Still: I started - which is the hardest step.
Painted for a while, and crushed to bed.
But today, waking up sick and stuffy, with a splitting headache, pissed that we are going to miss the New Year's party we were invited to, I could not bring myself to continue - not to mention finish - the painting.
And yet, my pact says I post a fresh produce from the easel, no cheating.
So, here is all I got for you right now: the very beginning of the first version of pomegranate painting.
This is the initial under-drawing I made, based on the composition of the drawing I posted last week.
Not too bad.
The only catch is that I drew this with watercolor crayons, which have the neat attribute of dissolving in water.
It's a trick we learned from WackieM.
The good thing is that - as opposed to a pencil drawing - they do not leave graphite marks (which sometimes interfere with the painting).
The bad thing: they dissolve in water...
I know, like, Duh?
Wait!
My point is that if you do not draw strong enough, you pretty much lose a lot of the drawing, and end up tearing your hair and screaming in dismay while throwing things around, getting an even worse headache and becoming an overall very unpleasant and non-environment-friendly person, scaring the hell out of The JohnnyB, who sometimes forgets that artists have tortured souls.
Especially when their drawing dissolves away!

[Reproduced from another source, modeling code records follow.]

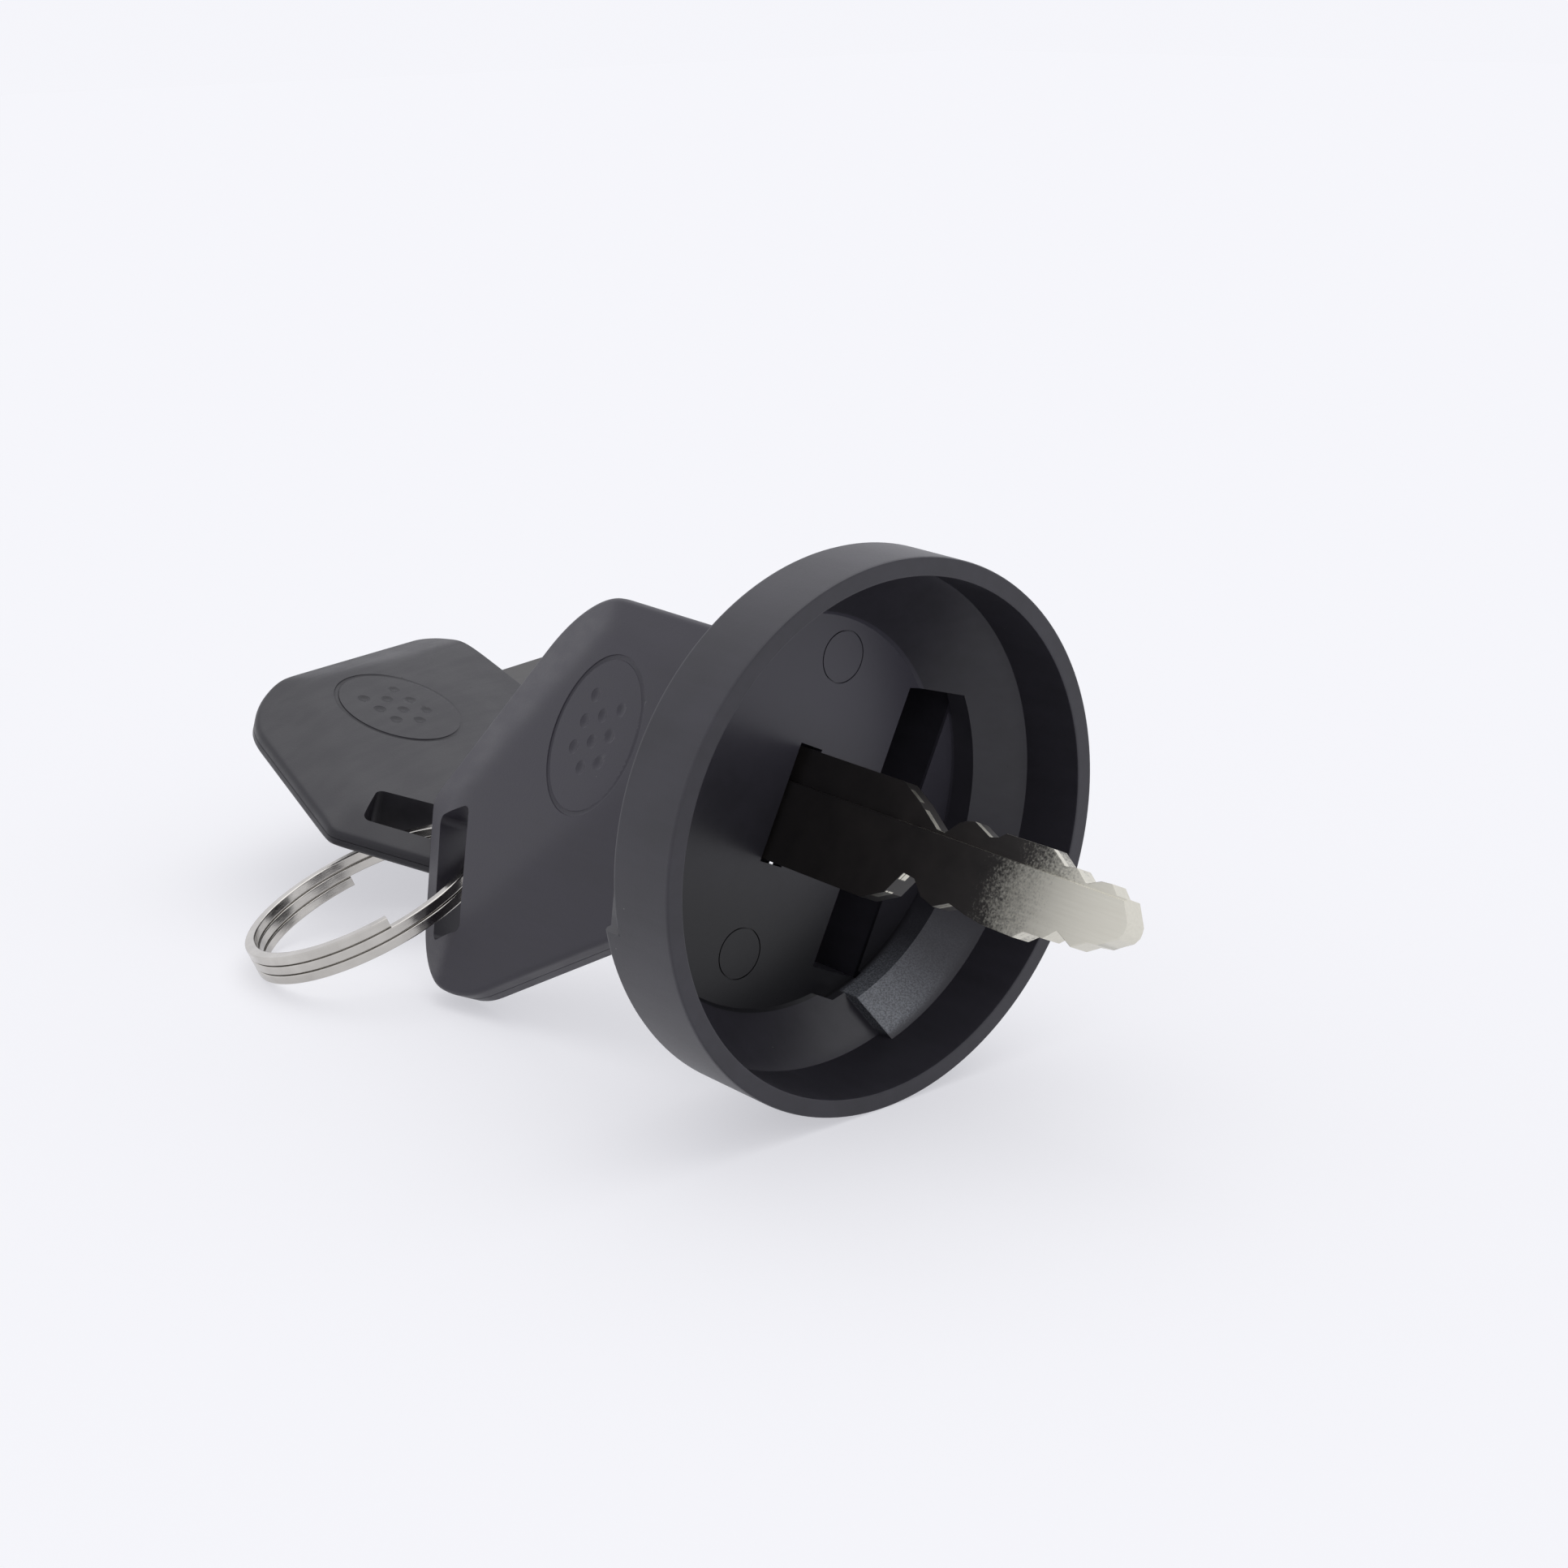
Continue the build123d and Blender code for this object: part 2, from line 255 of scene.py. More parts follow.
def apply_modifiers(obj: bpy.types.Object) -> None:
    """Turn an object's modifiers into its mesh.

    Args:
        obj: The piece.
    """
    bpy.context.view_layer.update()
    graph = bpy.context.evaluated_depsgraph_get()
    mesh = bpy.data.meshes.new_from_object(obj.evaluated_get(graph))
    obj.modifiers.clear()
    old = obj.data
    obj.data = mesh
    bpy.data.meshes.remove(old)


def combine(target: bpy.types.Object, tool: bpy.types.Object, op: Op) -> bpy.types.Object:
    """Apply a boolean and drop the tool.

    Args:
        target: The body that is changed.
        tool: The body that cuts, joins or limits it.
        op: Which of these.

    Returns:
        The target.
    """
    modifier = target.modifiers.new("boolean", "BOOLEAN")
    modifier.operation = op.value
    modifier.solver = "EXACT"
    modifier.object = tool
    apply_modifiers(target)
    bpy.data.objects.remove(tool)
    return target


def gathered(objects: Sequence[bpy.types.Object]) -> bpy.types.Object:
    """Put the meshes of separate objects into the first of them.

    Args:
        objects: The objects; all but the first are dropped.

    Returns:
        The first object.
    """
    bm = bmesh.new()
    for obj in objects:
        bm.from_mesh(obj.data)
    bm.to_mesh(objects[0].data)
    bm.free()
    for obj in objects[1:]:
        bpy.data.objects.remove(obj)
    return objects[0]


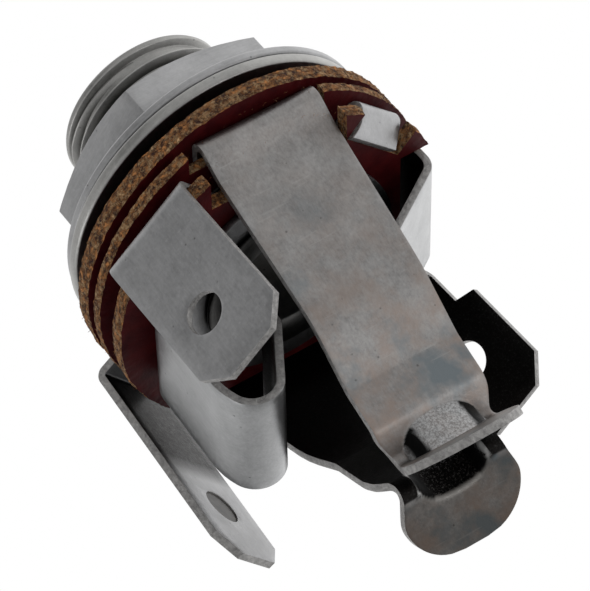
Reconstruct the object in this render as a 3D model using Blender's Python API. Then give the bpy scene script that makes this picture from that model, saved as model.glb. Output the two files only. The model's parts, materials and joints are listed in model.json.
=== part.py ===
"""Quarter inch phone jack with open contact springs, in metres, +Z up.

The jack stands on its nose: the threaded bushing points down, and the contact
springs reach up. The origin lies on the axis in the plane of the panel seat,
which is the front face of the bushing's flange.

Every contact is sheet metal, drawn the way a stamping is drawn: a flat ring
with arms, each arm following runs and bends in its own radial plane, with the
thickness added last. The four plates share one pattern, a spring with its
solder lug 135 degrees further round, and each is turned to its own side.
"""

import math

import bmesh
import bpy
from mathutils import Matrix, Vector

mm = 0.001

# Threaded bushing
thread_radius = 4.7625 * mm
plug_bore_radius = 3.2 * mm
nose_length = 7.6 * mm
nose_chamfer = 0.4 * mm
flange_radius = 8.95 * mm
flange_thickness = 0.7 * mm
barrel_radius = 4.1 * mm
rolled_rim_radius = 4.9 * mm
rolled_rim_height = 0.35 * mm

# Panel hardware
nut_across_flats = 13.1 * mm
nut_thickness = 3.1 * mm
nut_chamfer = 0.6 * mm
nut_corner_azimuth = 25.0
thread_clearance = 0.12 * mm
washer_radius = 8.85 * mm
washer_thickness = 0.55 * mm
washer_bore_clearance = 0.2 * mm

# Insulators
fibre_radius = 9.525 * mm
front_fibre_thickness = 0.92 * mm
middle_fibre_thickness = 0.6 * mm
rear_fibre_thickness = 0.8 * mm
spacer_radius = 7.4 * mm
spacer_thickness = 1.0 * mm
film_radius = 6.9 * mm
film_thickness = 0.1 * mm
collar_wall = 0.7 * mm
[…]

It's easy to see this is a classic example of such an occasion:
Once I did the first wash, only fragments of the drawing were left here and there.
Yep, I never learn.
Anyhow, let me repeat the disclaimer:
This is an unfinished painting.
It's only the very beginning.
The initial stage of blocking-in the major shapes with underlying color washes.
There are some areas that I actually like about it (and hopefully will not screw them up, as I tend to do in my eternal self-destructive talent), and others that are truly horrendous, and would be fun to cover with the next washes.
So, now it's up to what I do with it once I get the energy to continue.
Once I manage to reproduce the lost drawing, that is...
Most important: yet again, I did not break my pact!!!
Which brings up another resolution for the coming year:
To never, ever again, reach the point that all I have to post is a shameful thing such as this.